Monday, June 13, 2011

Michele Bachmann is the candidate Sarah Palin was supposed to be

WashingtonPost: Michele Bachmann is the candidate Sarah Palin was supposed to be

Michele Bachmann’s interview with the Wall Street Journal is a precision-guided missile aimed at the heart of the Palin semi-campaign. Whatever you like about Palin, Bachmann will go double-or-nothing with you. Want family values? “She’s a mother of five, and she and her husband helped raise 23 teenage foster children in their home, as many as four at a time. They succeeded in getting all 23 through high school and later founded a charter school.” Want a Mama Grizzly rather than a career politician? “The kids were coloring posters in 11th grade algebra class. I decided to do my duty, go to the Republican convention.
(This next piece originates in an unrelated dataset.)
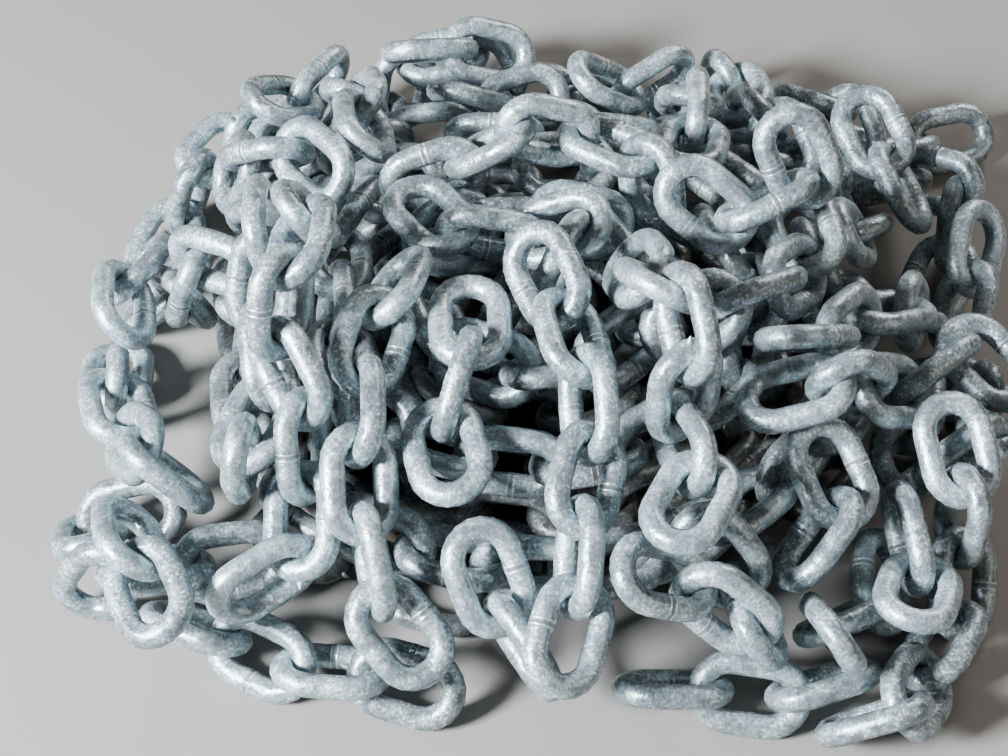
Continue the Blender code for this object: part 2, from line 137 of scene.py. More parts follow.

I had on jeans, a sweatshirt with a hole in it, white moccasins, and I showed up in this auditorium and everyone said, ‘Why are we nominating this guy [Gary] Laidig every four years?’” Want proof that a conservatism so raw you could use it to strip wood can win? “She ran for Congress in 2006, the worst year for Republicans in two decades. ... She won 50% to 42%.” Want someone who drives liberals crazy? “Nancy Pelosi and all her horses spent $9.6 million to defeat me in that race’ ... In 2010, the Democrats and their union allies raised more than $10 million to try to defeat her. ‘My adversaries have certainly been highly motivated,’ she says.”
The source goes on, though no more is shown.